On the wind noise reduction mechanism of porous microphone windscreens

This paper investigates the wind noise reduction mechanism of porous microphone windscreens. The pressure fluctuations inside the porous windscreens with various viscous and inertial coefficients are studied with numerical simulations. The viscous and inertial coefficients represent the viscous forces resulting from the fluid-solid interaction along the surface of the pores and the inertial forces imposed on the fluid flow by the solid structure of the porous medium, respectively. Simulation results indicate that the wind noise reduction first increases and then decreases with both viscous and inertial coefficients after reaching a maximum. Experimental results conducted on five porous microphone windscreens with porosity from 20 to 60 pores per inch (PPI) show that the 40 PPI windscreen has the highest wind noise reduction performance, and this supports the simulation results.

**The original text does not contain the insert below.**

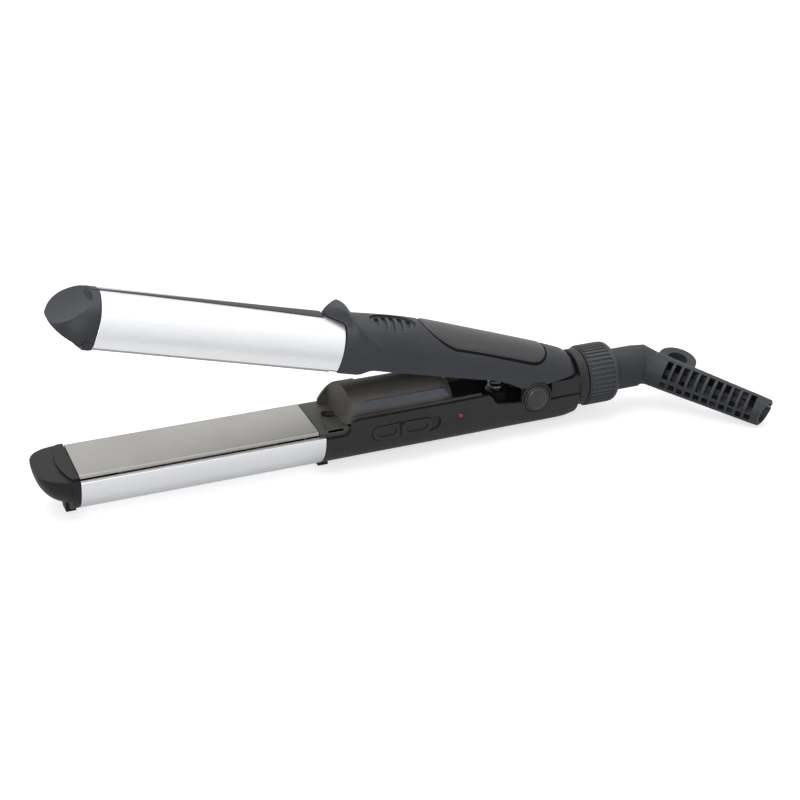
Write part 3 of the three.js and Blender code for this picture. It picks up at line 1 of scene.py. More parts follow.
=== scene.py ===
# Looks for the mini straightening and curling iron.
# Pieces are drawn in the lower arm's frame: x from the plate's front edge towards the tail, z up from the
# plane where the closed plates meet. They are then put in place, and the upper arm's are swung open.

import json
import math

import bmesh
import bpy
from mathutils import Matrix, Vector


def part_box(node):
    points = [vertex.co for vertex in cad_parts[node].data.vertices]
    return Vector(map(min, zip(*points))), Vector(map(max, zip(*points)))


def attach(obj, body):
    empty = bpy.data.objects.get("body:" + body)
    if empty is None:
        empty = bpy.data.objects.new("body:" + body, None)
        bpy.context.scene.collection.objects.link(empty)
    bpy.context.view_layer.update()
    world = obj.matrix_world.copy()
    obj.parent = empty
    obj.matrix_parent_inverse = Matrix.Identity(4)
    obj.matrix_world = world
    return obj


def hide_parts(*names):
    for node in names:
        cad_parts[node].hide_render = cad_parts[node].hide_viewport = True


bl_info = {
    "name": "Mini flat iron looks",
    "version": (1, 0, 0),
    "blender": (4, 5, 0),
    "location": "View3D > Sidebar > Iron",
    "description": "Builds the visible pieces, finishes and studio of a mini flat iron around its frame",
    "category": "Object",
}

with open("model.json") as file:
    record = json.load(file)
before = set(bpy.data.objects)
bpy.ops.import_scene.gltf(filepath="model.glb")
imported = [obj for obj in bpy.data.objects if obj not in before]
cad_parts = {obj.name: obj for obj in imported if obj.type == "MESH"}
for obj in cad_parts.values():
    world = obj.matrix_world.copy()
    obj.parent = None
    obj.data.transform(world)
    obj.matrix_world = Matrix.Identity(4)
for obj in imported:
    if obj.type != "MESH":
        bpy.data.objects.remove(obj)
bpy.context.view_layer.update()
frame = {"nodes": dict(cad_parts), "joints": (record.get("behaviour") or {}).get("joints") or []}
mm = 0.001

# Sizes read from the frame

PLATE_LOW, PLATE_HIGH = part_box("lower_plate")
SHELL_LOW, SHELL_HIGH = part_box("lower_barrel_shell")
ORIGIN = Vector((PLATE_LOW.x, 0, PLATE_HIGH.z))
PLATE_LENGTH = PLATE_HIGH.x - PLATE_LOW.x
PLATE_HALF_WIDTH = PLATE_HIGH.y
PLATE_THICKNESS = PLATE_HIGH.z - PLATE_LOW.z
BARREL_RADIUS = SHELL_HIGH.y
BARREL_END = SHELL_HIGH.x - ORIGIN.x
BARREL_DROP = ORIGIN.z - SHELL_LOW.z - BARREL_RADIUS
LIP_DROP = ORIGIN.z - SHELL_HIGH.z
BASE_Z = -ORIGIN.z
NOSE_LENGTH = ORIGIN.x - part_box("lower_nose_cap")[0].x
HANDLE_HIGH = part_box("lower_handle_shell")[1]
JOINTS = {joint["name"]: joint for joint in frame["joints"]}
HINGE = Vector(JOINTS["arm_hinge"]["pos_m"]) - ORIGIN
RING_LOW, RING_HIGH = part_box("lock_ring")
RING_RADIUS = RING_HIGH.y
RING_X = RING_LOW.x - ORIGIN.x
RING_END = RING_HIGH.x - ORIGIN.x
TAIL_Z = JOINTS["ring_twist"]["pos_m"][2] - ORIGIN.z

# Sizes that the frame doesn't give

SEAM = 0.3 * mm
HANDLE_X = BARREL_END + SEAM
HANDLE_LENGTH = HANDLE_HIGH.x - ORIGIN.x - HANDLE_X
OPENING = math.radians(15.4)
BARREL_WALL = 1.2 * mm
NOSE_INSET = 0.3 * mm
NOSE_FACE_DROP = 1.2 * mm
NOSE_RIM_LENGTH = 2.8 * mm
PAD_REACH = 5.6 * mm
PAD_DROP = 0.2 * mm
LOWER_NOSE = {
    "reach": NOSE_LENGTH - 0.5 * mm, "step": 3.3 * mm, "face_fall": -0.8 * mm, "rim_drop": NOSE_FACE_DROP,
    "bluntness": 1.0, "width_curve": 0.625, "depth_curve": 1.0, "fall_curve": 1.0, "squareness": 0.93,
    "facet_ahead": 10 * mm, "facet_below_crest": 8.4 * mm, "facet_tilt": math.radians(36),
    "facet_radius": 39 * mm, "facet_hollow": 0.5 * mm,
}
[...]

The existence of the optimal values for the viscous and inertial coefficients is explained qualitatively and it is shown that the design of the porous microphone windscreens should take into account both the turbulence suppression inside and the wake generation behind the windscreen to achieve optimal performance.

An integral equation method for calculating sound field diffracted by a rigid barrier on an impedance ground

This paper proposes a different method for calculating a sound field diffracted by a rigid barrier based on the integral equation method, where a virtual boundary is assumed above the rigid barrier to divide the whole space into two subspaces. Based on the Kirchhoff-Helmholtz equation, the sound field in each subspace is determined with the source inside and the boundary conditions on the surface, and then the diffracted sound field is obtained by using the continuation conditions on the virtual boundary. Simulations are carried out to verify the feasibility of the proposed method. Compared to the MacDonald method and other existing methods, the proposed method is a rigorous solution for whole space and is also much easier to understand.